As the Journal explained, “natural gas and electricity markets were already surging in Europe when a fresh catalyst emerged: The wind in the stormy North Sea stopped blowing.”

While abundant wind power can lead to moments of cheap electricity, when it disappears grid operators and utilities are left scrambling. This month, U.K. wind farms have produced less than one gigawatt of power some days despite 24 gigawatts of installed capacity. That’s a story hardly confined to the North Sea.

In February, when the Texas grid needed its vast wind capacity most, nearly 20 gigawatts of nameplate wind generation was simply a no-show as the state descended into darkness. No fuel source came out of the Texas February grid catastrophe untarnished – in fact, natural gas faired worst of all – but it’s increasingly clear heavy reliance on intermittent sources of power is posing unique challenges that policymakers, regulators and utilities are only just learning to fully understand. And that appears to be precisely Senator Manchin’s point.

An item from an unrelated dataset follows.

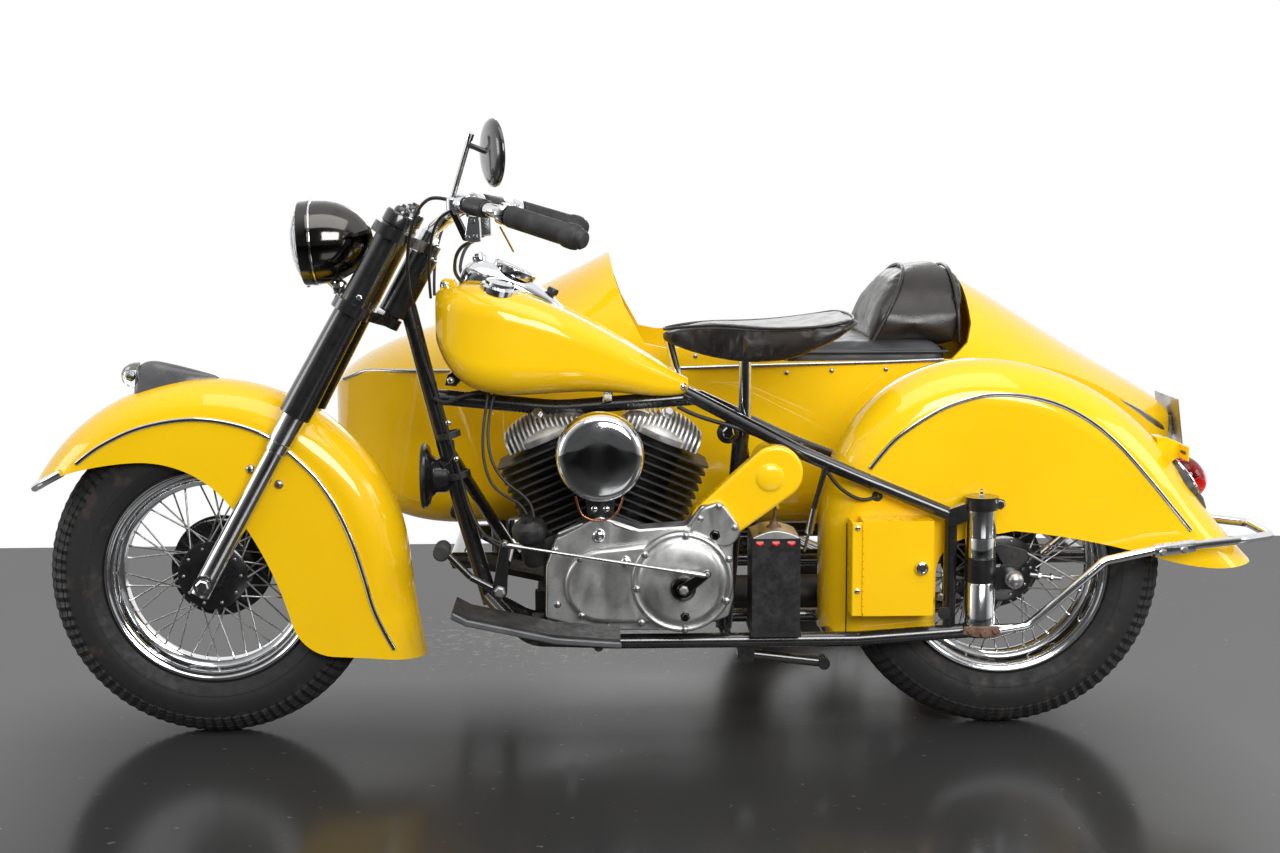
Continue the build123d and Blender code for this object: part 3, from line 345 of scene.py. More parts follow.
black_iron = dull("black_iron", (0.010, 0.010, 0.011), (0.035, 0.033, 0.030), 0.38, 0.6, 18, 500)
head_alloy = dull("head_alloy", (0.62, 0.62, 0.61), (0.40, 0.39, 0.37), 0.34, 0.55, 24, 420, metallic=0.9)
dark_case = dull("dark_case", (0.045, 0.045, 0.046), (0.10, 0.097, 0.09), 0.4, 0.65, 14, 380, metallic=0.5)
rubber = dull("rubber", (0.014, 0.014, 0.015), (0.045, 0.044, 0.042), 0.5, 0.75, 30, 900)
ebonite = dull("ebonite", (0.010, 0.010, 0.011), (0.03, 0.03, 0.032), 0.3, 0.5, 40, 600)
smoked = dull("smoked_housing", (0.085, 0.087, 0.092), (0.14, 0.142, 0.145), 0.14, 0.3, 20, 400, 0.0002)
dress(black_iron, "cylinder_barrels", "exhaust")
dress(head_alloy, "cylinder_heads")
dress(dark_case, "crankcase")
dress(rubber, "grips", "footboards")
dress(ebonite, "battery", "mirror")
dress(smoked, "fender_lamp")
leather = dull("black_leather", (0.012, 0.010, 0.009), (0.030, 0.022, 0.018), 0.24, 0.42, 9, 260, 0.0012)
vinyl = dull("grey_vinyl", (0.020, 0.021, 0.024), (0.034, 0.035, 0.038), 0.34, 0.5, 12, 420, 0.0008)
dress(leather, "saddle", "sidecar_backrest")
dress(vinyl, "sidecar_cushion")
red_glass = new_finish("red_glass", (0.50, 0.008, 0.010), roughness=0.12, Coat_Weight=0.8)[0]
dress(red_glass, "tail_lamp")

# Tyres. Each is a 5.00-16 motorcycle tyre, moulded black rubber gone grey on the walls. Its tread is ribs
# parted by zigzag grooves that run over the shoulder, and a fine ring marks the wall above the rim.


def piece(name, mesh, material, body="chassis", sharp=38):
    """A finished mesh as an object, smooth but for its edges sharper than sharp degrees.
    It rides on a body, or on none."""
    mesh.name = name
    mesh.materials.clear()
    mesh.materials.append(material)
    mesh.shade_smooth()
    mesh.set_sharp_from_angle(angle=radians(sharp))
    made = shown(bpy.data.objects.new(name, mesh))
    if body:
        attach(made, body)
    return made


def cleaned(mesh, outward=True):
    """Merges doubles, drops faces of no area and turns every face outward."""
    work = bmesh.new()
    work.from_mesh(mesh)
    bmesh.ops.remove_doubles(work, verts=work.verts, dist=1e-6)
    bmesh.ops.dissolve_degenerate(work, edges=work.edges, dist=1e-6)
    if outward:
        bmesh.ops.recalc_face_normals(work, faces=work.faces)
    work.to_mesh(mesh)
    work.free()
    return mesh


def new_mesh(name, corners, faces, outward=True):
    mesh = bpy.data.meshes.new(name)
    mesh.from_pydata(corners, [], faces)
    return cleaned(mesh, outward)


def turned(name, profile, centre, axis=(0, 1, 0), steps=96, ring=False, sway=None):
    """A shape turned round an axis from (radius, distance along it) in millimetres.
    ring closes the profile on itself; sway moves each point along the axis by its share at each step."""
    along = Vector(axis).normalized()
    first = along.orthogonal().normalized()
    second = along.cross(first)
    rows = []
    for step in range(steps):
        out = first * cos(tau * step / steps) + second * sin(tau * step / steps)
        for index, (radius, distance) in enumerate(profile):
            moved = distance + (sway(step, index) if sway else 0)
            rows.append(centre + (along * moved + out * radius) / 1000)
    count = len(profile)
    faces = []
    for step in range(steps):
        ahead = (step + 1) % steps
        for index in range(count if ring else count - 1):
            beside = (index + 1) % count
            faces.append(
                (step * count + index, step * count + beside, ahead * count + beside, ahead * count + index)
            )
    return new_mesh(name, rows, faces)


def lathe(name, profile, centre, way, steps, material, body="chassis", sharp=38, ring=False):
    return piece(name, turned(name, profile, centre, way, steps, ring), material, body, sharp)


tyre_radius = 332
tyre_half_width = 63.5
tyre_middle = 263
bead_half = 40
bead_radius = 204.3
tread_teeth = 96
groove_depth = 5.5
groove_half = 1.7
tooth_sway = 3.4


def tyre_point(turn, sunk=0.0):
    """(radius, out) on the round of the tyre, turn degrees from the crown, sunk below the surface."""
    tall = tyre_radius - tyre_middle if turn < 90 else 56
    squash = 1.0 if turn < 90 else 0.86
    out = tyre_half_width * sin(radians(turn)) ** squash
    rise = tall * cos(radians(turn))
    reach = hypot(out, rise)
    return tyre_middle + rise * (1 - sunk / reach), out * (1 - sunk / reach)


stations = []
tread_round = 66
half_turn = groove_half * 57.3 / tread_round
for groove_turn in (8, 25, 42, 57):
    stations += [
        (*tyre_point(groove_turn - half_turn), tooth_sway),
        (*tyre_point(groove_turn - half_turn + 0.6, groove_depth), tooth_sway),
        (*tyre_point(groove_turn + half_turn - 0.6, groove_depth), tooth_sway),
        (*tyre_point(groove_turn + half_turn), tooth_sway),
    ]
stations += [(*tyre_point(63), tooth_sway), (*tyre_point(64, 2.2), tooth_sway)]
stations += [(*tyre_point(turn, 2.2 if turn < 84 else 0), 0) for turn in (70, 78, 90, 100)]
stations += [
    (*tyre_point(106), 0), (*tyre_point(107, -0.9), 0), (*tyre_point(109, -0.9), 0), (*tyre_point(110), 0),
]
stations += [(*tyre_point(turn), 0) for turn in (118, 126, 134)]
stations += [(tyre_middle - 41, bead_half + 6, 0), (220, bead_half, 0), (bead_radius, bead_half, 0)]
tyre_profile = [(radius, -out, -shift) for radius, out, shift in reversed(stations)] + stations


def tooth(step, index):
    """The tread's zigzag: each groove swings to one side and back at every tooth."""
    return tyre_profile[index][2] * (1 if step % 2 else -1) * (1 if tyre_profile[index][1] > 0 else -1)


def tyre_rubber(name, hub):
    """Black rubber, dusty grey on the walls, with brown dust caught in the teeth."""
    material, shader = new_finish(name, (0.020, 0.020, 0.020), roughness=0.75)
    where = shader_node(material, "TexCoord")
    from_hub = shader_node(
        material, "Mapping", {"Vector": where.outputs["Object"], "Location": -hub, "Scale": (1, 0.001, 1)},
    )
    reach = shader_node(
        material, "VectorMath", {0: from_hub.outputs[0]}, operation="LENGTH",
    ).outputs["Value"]
    wall = product(
        material, remap(material, reach, 0.215, 0.24, 0.4, 1.0),
        remap(material, reach, 0.296, 0.312, 1.0, 0.0),
    )
    dusty = product(material, wall, remap(material, noise(material, 16, 6), 0.3, 0.72, 0.25, 1.0))
    grey = mixed(material, dusty, (0.013, 0.013, 0.013), (0.062, 0.060, 0.058))
    caught = product(
        material, remap(material, reach, 0.312, 0.328, 0.0, 1.0),
        remap(material, noise(material, 26, 6), 0.58, 0.74, 0, 0.5),
    )
    wire(material, mixed(material, caught, grey, (0.10, 0.065, 0.045)), shader, "Base Color")
    wire(material, remap(material, noise(material, 50, 5), 0.3, 0.7, 0.55, 0.85), shader, "Roughness")
    bumped(material, shader, noise(material, 420, 4), 0.18, 0.0006)
    return material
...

If responsibly managing the energy transition is the goal, why use tens-of-billions in taxpayer money to accelerate the pivot away from the remaining fuel diversity and fuel security that is a refuge for consumers?

In Europe, the potential for energy catastrophe has grown so high Amos Hochstein, senior adviser for energy security at the U.S. Department of State, recently warned that, “lives are at stake.” He told the Financial Times, “If you get a real cold winter by January and February, you could run out of [gas] supplies.”

Europe has manufactured its own crisis in the race to decarbonize – forcing crushing energy costs on consumers, dismantling dispatchable fuel diversity and settling for stunning overreliance on Russian natural gas and the price volatility of the global gas market. There’s no reason why the U.S. should take a single step down that path. To quote Senator Manchin, “it makes no sense at all.”